Written request: Please print the full listing exactly.

Data section:
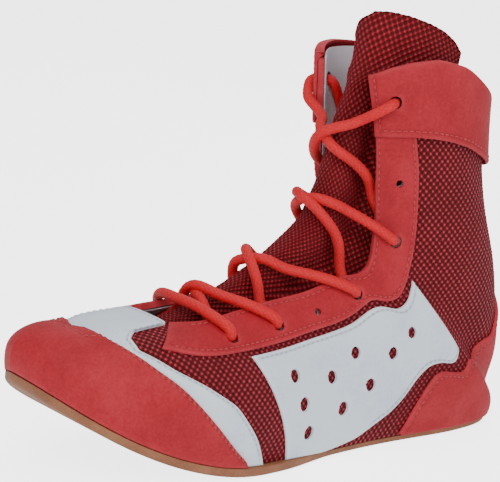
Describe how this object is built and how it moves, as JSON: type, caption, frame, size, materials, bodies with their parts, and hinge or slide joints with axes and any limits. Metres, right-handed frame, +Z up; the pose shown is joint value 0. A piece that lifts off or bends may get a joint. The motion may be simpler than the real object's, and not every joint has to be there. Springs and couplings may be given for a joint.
{
  "type": "boxing boot",
  "caption": "Left ankle-high lace-up boxing boot with leather toe cap and eyestays, open mesh quarters, a perforated side panel and a thin curled-up rubber sole.",
  "frame": {"origin": "on the flat underside of the outsole, on the boot's centre line, 100 mm in front of the back of the heel", "axes": "+Z up, -Y towards the toe, +X towards the outer (lateral) side of this left boot"},
  "size_m": [0.095, 0.2782, 0.2068],
  "materials": {
    "gum_rubber": "smooth gum rubber",
    "red_leather": "napped",
    "red_mesh": "open-weave",
    "white_leather": "smooth",
    "lining_cloth": "knitted",
    "board": "fibre board",
    "stiffener": "matt",
    "lace_cord": "braided",
    "lace_tip": "gloss"
  },
  "bodies": {
    "boot": {"outsole": "gum_rubber", "lasting_board": "board", "sock_liner": "lining_cloth", "vamp_lining": "lining_cloth", "quarter_lining_lateral": "lining_cloth", "quarter_lining_medial": "lining_cloth", "toe_puff": "stiffener", "heel_stiffener": "stiffener", "vamp_mesh_lateral": "red_mesh", "vamp_mesh_medial": "red_mesh", "quarter_mesh_lateral": "red_mesh", "quarter_mesh_medial": "red_mesh", "toe_cap": "red_leather", "vamp_strip": "white_leather", "eyestay_lateral": "red_leather", "eyestay_medial": "red_leather", "side_panel_lateral": "white_leather", "side_panel_medial": "white_leather", "heel_cover": "red_leather", "collar_band": "red_leather", "lace": "lace_cord", "aglet_first": "lace_tip", "aglet_second": "lace_tip"},
    "tongue": {"tongue": "red_mesh", "tongue_lining": "lining_cloth"}
  },
  "joints": [
    {"name": "tongue_hinge", "type": "hinge", "parent": "boot", "child": "tongue", "pos_m": [-0.0026, -0.1185, 0.0612], "axis": [-1, 0, 0], "range_deg": [0, 5]}
  ]
}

Result:
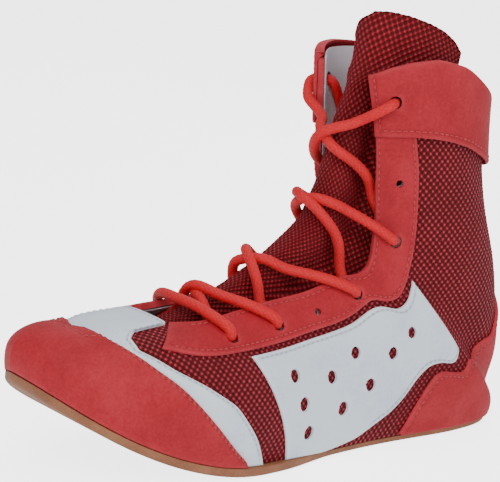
Describe how this object is built and how it moves, as JSON: type, caption, frame, size, materials, bodies with their parts, and hinge or slide joints with axes and any limits. Metres, right-handed frame, +Z up; the pose shown is joint value 0. A piece that lifts off or bends may get a joint. The motion may be simpler than the real object's, and not every joint has to be there. Springs and couplings may be given for a joint.
{
  "type": "boxing boot",
  "caption": "Left ankle-high lace-up boxing boot with leather toe cap and eyestays, open mesh quarters, a perforated side panel and a thin curled-up rubber sole.",
  "frame": {"origin": "on the flat underside of the outsole, on the boot's centre line, 100 mm in front of the back of the heel", "axes": "+Z up, -Y towards the toe, +X towards the outer (lateral) side of this left boot"},
  "size_m": [0.095, 0.2782, 0.2068],
  "materials": {
    "gum_rubber": "smooth gum rubber",
    "red_leather": "napped",
    "red_mesh": "open-weave",
    "white_leather": "smooth",
    "lining_cloth": "knitted",
    "board": "fibre board",
    "stiffener": "matt",
    "lace_cord": "braided",
    "lace_tip": "gloss"
  },
  "bodies": {
    "boot": {"outsole": "gum_rubber", "lasting_board": "board", "sock_liner": "lining_cloth", "vamp_lining": "lining_cloth", "quarter_lining_lateral": "lining_cloth", "quarter_lining_medial": "lining_cloth", "toe_puff": "stiffener", "heel_stiffener": "stiffener", "vamp_mesh_lateral": "red_mesh", "vamp_mesh_medial": "red_mesh", "quarter_mesh_lateral": "red_mesh", "quarter_mesh_medial": "red_mesh", "toe_cap": "red_leather", "vamp_strip": "white_leather", "eyestay_lateral": "red_leather", "eyestay_medial": "red_leather", "side_panel_lateral": "white_leather", "side_panel_medial": "white_leather", "heel_cover": "red_leather", "collar_band": "red_leather", "lace": "lace_cord", "aglet_first": "lace_tip", "aglet_second": "lace_tip"},
    "tongue": {"tongue": "red_mesh", "tongue_lining": "lining_cloth"}
  },
  "joints": [
    {"name": "tongue_hinge", "type": "hinge", "parent": "boot", "child": "tongue", "pos_m": [-0.0026, -0.1185, 0.0612], "axis": [-1, 0, 0], "range_deg": [0, 5]}
  ]
}